Highridge Futures Fund LP, a customer of the MF Global Inc. brokerage, said its $50 million account with the defunct firm is “missing.”
Trustee James Giddens has “failed and refused” to provide any information about the whereabouts of the account, the fund said in a filing today in U.S. Bankruptcy Court in Manhattan. It asked the judge handling the liquidation case to order Giddens to locate and transfer the account, containing mostly cash and also unsettled commodity positions.
Highridge described itself as a registered commodity pool incorporated in Delaware, with a general partner that is an Illinois company.

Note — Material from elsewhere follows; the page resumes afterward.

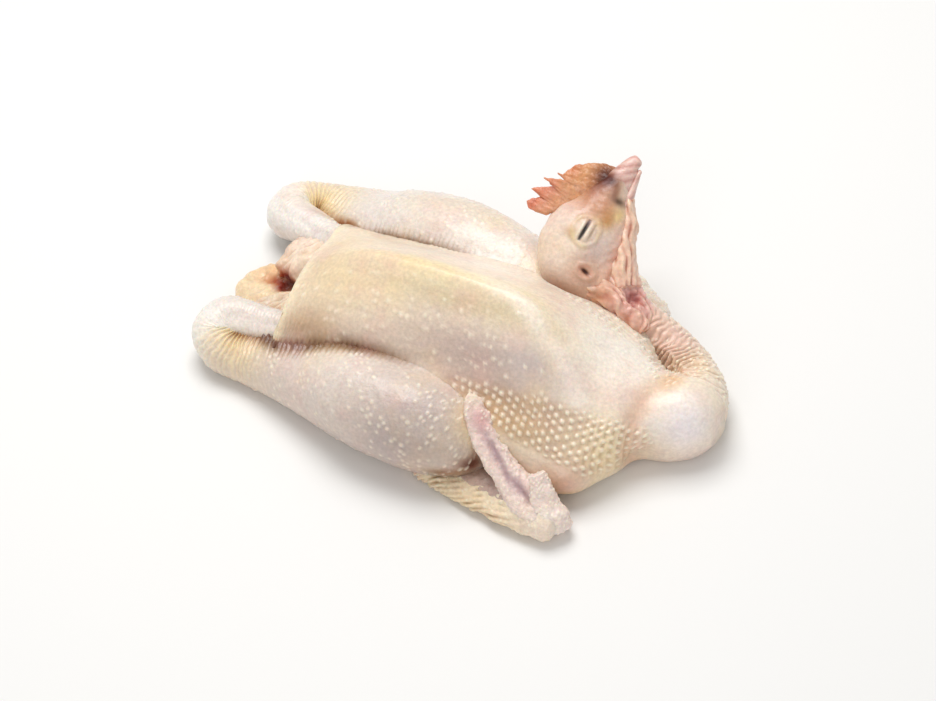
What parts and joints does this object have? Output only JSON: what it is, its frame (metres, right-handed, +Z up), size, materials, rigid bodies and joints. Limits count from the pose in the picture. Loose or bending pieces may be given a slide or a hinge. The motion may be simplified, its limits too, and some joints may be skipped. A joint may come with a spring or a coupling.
{
  "type": "whole raw chicken",
  "caption": "Plucked raw chicken lying on its back, with head, comb, folded neck and wings, and its shanks tucked in under the belly skin.",
  "frame": {"origin": "centre of the bird's footprint, on the surface it lies on", "axes": "+X towards the neck, +Y towards the side the head lies on, +Z up through the keel of the breast"},
  "size_m": [0.2962, 0.1972, 0.0884],
  "materials": {
    "raw_skin": "moist raw poultry skin, pale cream with pink and yellow tints, soft gloss"
  },
  "bodies": {
    "root": {"chicken": "raw_skin"}
  },
  "joints": []
}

Giddens has transferred about 38,000 commodity accounts to other firms, and plans to sell 330 securities accounts. Three transfers of collateral made and pending will give commodity customers about $4 billion of their assets, according to court filings.
“Highridge’s account was not among the accounts transferred,” the fund said. “This account is nowhere to be found.”

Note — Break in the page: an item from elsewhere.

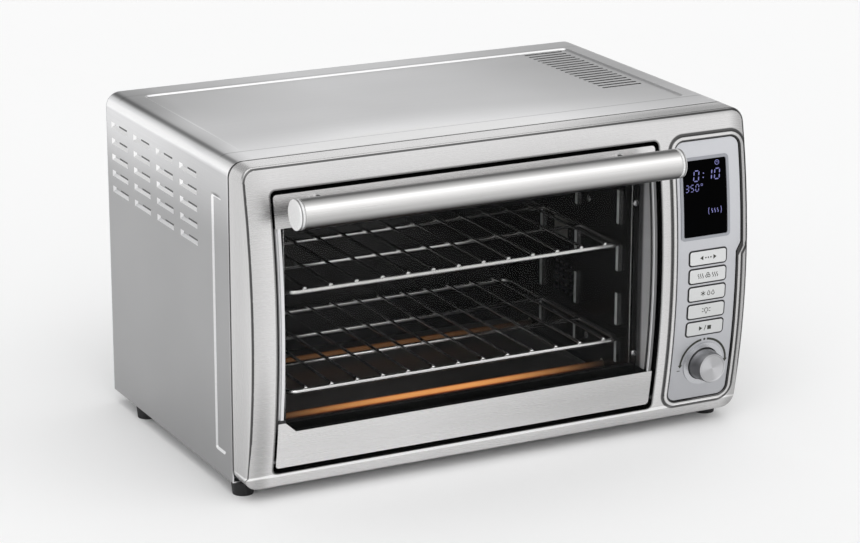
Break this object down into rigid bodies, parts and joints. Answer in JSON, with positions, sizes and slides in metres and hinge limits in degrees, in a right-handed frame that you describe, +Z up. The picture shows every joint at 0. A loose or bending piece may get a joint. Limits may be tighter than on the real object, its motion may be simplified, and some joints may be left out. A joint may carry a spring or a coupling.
{
  "type": "countertop toaster oven",
  "caption": "Boxy countertop oven with a bowed steel front, a drop-down glass door under a long bar handle, wire racks, rod heaters and a side control panel with display, keys and dial.",
  "frame": {"origin": "on the table, at the centre of the footprint of the whole oven, handle and rear spacers included", "axes": "+X to the right of someone facing the oven, +Y from the front to the back, +Z up"},
  "size_m": [0.48, 0.3598, 0.29],
  "materials": {
    "button_silver": "satin silver key caps",
    "black_enamel": "black vitreous enamel",
    "circuit_board": "green solder mask",
    "panel_silver": "satin silver paint",
    "tray_steel": "tinned steel sheet",
    "display_black": "gloss black window",
    "module_black": "matt black",
    "surround_grey": "satin grey plastic",
    "door_glass": "clear tempered glass",
    "frame_black": "black enamel",
    "trim_steel": "bright drawn stainless trim",
    "door_steel": "brushed stainless steel",
    "fan_aluminium": "plain aluminium",
    "black_rubber": "matt black rubber",
    "bezel_steel": "brushed stainless steel, horizontal grain",
    "seal_black": "black silicone",
    "handle_steel": "satin stainless tube",
    "cap_silver": "satin silver cap",
    "steatite": "unglazed steatite",
    "knob_metal": "spun aluminium",
    "ring_silver": "satin silver paint",
    "plain_steel": "plain steel",
    "lamp_glass": "frosted borosilicate glass",
    "heater_sheath": "oxidised heater sheath",
    "casing_steel": "brushed stainless steel sheet",
    "galvanised_sheet": "zinc coated sheet",
    "black_plastic": "matt black",
    "rack_chrome": "bright nickel-chrome wire"
  },
  "bodies": {
    "oven": {"base_pan": "galvanised_sheet", "button_switches": "module_black", "cavity_liner": "black_enamel", "control_board": "circuit_board", "control_panel": "panel_silver", "cord_bushing": "black_plastic", "display_lens": "display_black", "display_module": "module_black", "display_surround": "surround_grey", "encoder": "module_black", "fan_housing": "galvanised_sheet", "fan_motor": "galvanised_sheet", "flange_screws": "plain_steel", "foot_front_left": "black_rubber", "foot_front_right": "black_rubber", "foot_rear_left": "black_rubber", "foot_rear_right": "black_rubber", "front_bezel": "bezel_steel", "heater_insulators": "steatite", "hinge_brackets": "galvanised_sheet", "knob_ring": "ring_silver", "lamp_bulb": "lamp_glass", "lamp_holder": "galvanised_sheet", "lamp_lens": "lamp_glass", "lower_front_heater": "heater_sheath", "lower_rear_heater": "heater_sheath", "outer_casing": "casing_steel", "rear_panel": "galvanised_sheet", "rear_screws": "plain_steel", "rear_spacers": "black_plastic", "temperature_sensor": "plain_steel", "upper_front_heater": "heater_sheath", "upper_rear_heater": "heater_sheath"},
    "door": {"door_top_rail": "door_steel", "door_bottom_rail": "door_steel", "door_left_rail": "trim_steel", "door_right_rail": "trim_steel", "door_inner_frame": "frame_black", "door_glass": "door_glass", "glass_seals": "seal_black", "door_corner_clip": "black_plastic", "handle_bar": "handle_steel", "handle_end_caps": "cap_silver", "handle_posts": "plain_steel", "handle_screws": "plain_steel", "hinge_pins": "plain_steel", "hinge_blocks": "galvanised_sheet"},
    "dial": {"knob": "knob_metal", "knob_shaft": "plain_steel"},
    "upper_shelf": {"upper_rack": "rack_chrome"},
    "lower_shelf": {"lower_rack": "rack_chrome"},
    "tray": {"crumb_tray": "tray_steel"},
    "fan": {"fan_impeller": "fan_aluminium", "fan_shaft": "plain_steel"},
    "key_1": {"button_1": "button_silver"},
    "key_2": {"button_2": "button_silver"},
    "key_3": {"button_3": "button_silver"},
    "key_4": {"button_4": "button_silver"},
    "key_5": {"button_5": "button_silver"}
  },
  "joints": [
    {"name": "door_hinge", "type": "hinge", "parent": "oven", "child": "door", "pos_m": [-0.0325, -0.1201, 0.034], "axis": [1, 0, 0], "range_deg": [0, 80]},
    {"name": "dial_turn", "type": "hinge", "parent": "oven", "child": "dial", "pos_m": [0.1996, -0.1371, 0.062], "axis": [0, -1, 0], "continuous": true},
    {"name": "upper_rack_slide", "type": "slide", "parent": "oven", "child": "upper_shelf", "axis": [0, -1, 0], "range_m": [0, 0.14]},
    {"name": "lower_rack_slide", "type": "slide", "parent": "oven", "child": "lower_shelf", "axis": [0, -1, 0], "range_m": [0, 0.08]},
    {"name": "tray_slide", "type": "slide", "parent": "oven", "child": "tray", "axis": [0, 1, 0], "range_m": [0, 0.2]},
    {"name": "fan_spin", "type": "hinge", "parent": "oven", "child": "fan", "pos_m": [0.1515, 0.0174, 0.109], "axis": [1, 0, 0], "continuous": true},
    {"name": "key_1_press", "type": "slide", "parent": "oven", "child": "key_1", "axis": [0, 1, 0], "range_m": [0, 0.0012], "stiffness_N_per_m": 900},
    {"name": "key_2_press", "type": "slide", "parent": "oven", "child": "key_2", "axis": [0, 1, 0], "range_m": [0, 0.0012], "stiffness_N_per_m": 900},
    {"name": "key_3_press", "type": "slide", "parent": "oven", "child": "key_3", "axis": [0, 1, 0], "range_m": [0, 0.0012], "stiffness_N_per_m": 900},
    {"name": "key_4_press", "type": "slide", "parent": "oven", "child": "key_4", "axis": [0, 1, 0], "range_m": [0, 0.0012], "stiffness_N_per_m": 900},
    {"name": "key_5_press", "type": "slide", "parent": "oven", "child": "key_5", "axis": [0, 1, 0], "range_m": [0, 0.0012], "stiffness_N_per_m": 900}
  ],
  "couplings": [
    {"joint": "upper_rack_slide", "follows": "door_hinge", "m_per_rad": 0.098},
    {"joint": "lower_rack_slide", "follows": "door_hinge", "m_per_rad": 0.055}
  ]
}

Kent Jarrell, a Giddens spokesman, said he couldn’t immediately comment on the filing.
Account Shortfall
The shortfall in the MF Global brokerage’s U.S. segregated customer accounts may exceed $1.2 billion, more than double what was previously expected, Giddens has said. That would mean customer accounts are missing about 22 percent of their total of $5.4 billion.
The parent company’s Oct. 31 bankruptcy filing, the eighth- largest in U.S. history, listed assets of $41 billion. The firm said it has about $26 million in cash. Jon Corzine, the former co-chief executive officer of Goldman Sachs Group Inc., quit as MF Global’s CEO on Nov. 4.
The brokerage case is Securities Investor Protection Corp. v. MF Global Inc., 11-02790, U.S. District Court, Southern District of New York (Manhattan). The parent’s bankruptcy case is MF Global Holdings Ltd., 11-bk-15059, U.S. Bankruptcy Court, Southern District of New York (Manhattan).